Dark current can be reduced by cooling you camera. However very short exposures are dominated by read noise not dark current. So cooling your camera is far less important when lucky imaging.
As we’re hoping to use lucky imaging techniques to resolve details around 1arc second wide I’d say as a rule of thumb we want our pixel scale (that is the amount of sky each pixel ‘sees’) to be around 0.5arc seconds per pixel. So my recommended choice of camera relies on matching the size of the camera’s pixels to the focal length of the camera.
Small sensors are actually quite useful for lucky imaging. Each sub doesn’t take up much space on your hard drive – and when you’ve got 10,000 subs that becomes important. I actually only shoot cropped with my qhy268m to save hard drive space. Also we’re generally looking at the fine detail when lucky imaging and small sensors are naturally looking at a smaller area of the sky.
Please note I have tested the read noise from all the below cameras myself using sharpcap sensor tester software which is why my values may differ from those released by the cmanufacturers.

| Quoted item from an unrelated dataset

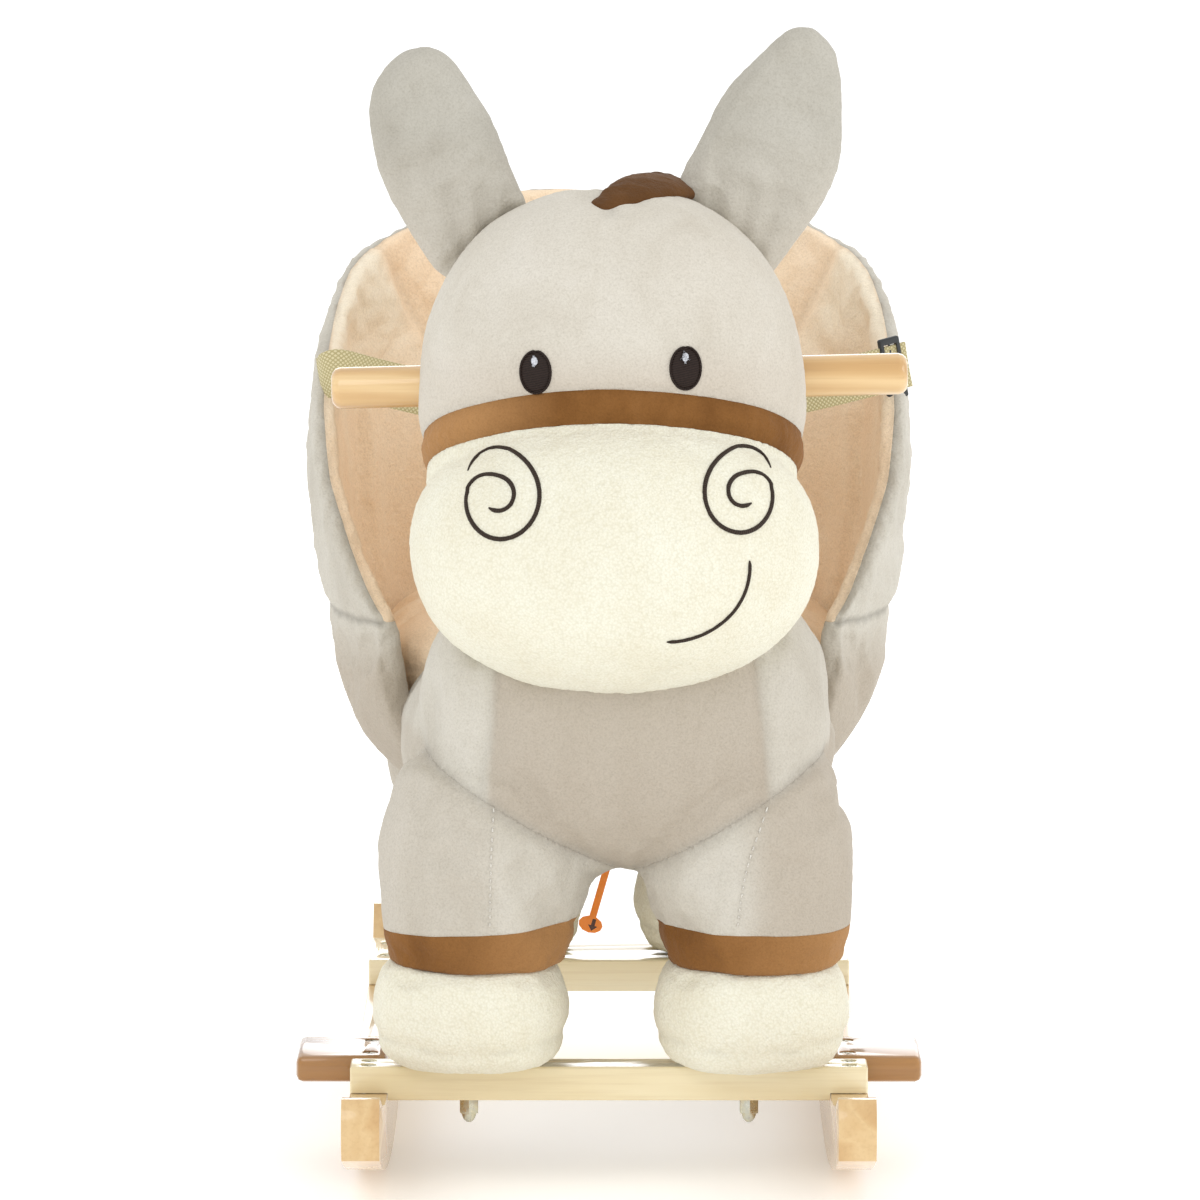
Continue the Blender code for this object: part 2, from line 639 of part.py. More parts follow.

My mount recommendations for lucky imaging
For years astrophotographers have said you must spend more money on your mount than anything else. The reason is that traditional long exposures are extremely susceptible to mount wobble. Lucky Imaging utilises much shorter exposures. Over a short period of time you may find that your mounts wobble is negligible. Or that your mount wobble is sporadic in which case you just throw away exposures during the unlucky moments of mount wobble. Its a bit like double lucky imaging where you only keep the frames where both the atmosphere and the mount aren’t wobbling. The flip side of the coin is that hi resolution imaging is imaging at sub arc second scales and it is therefore critical to minimise all sources of blurriness as much as possible.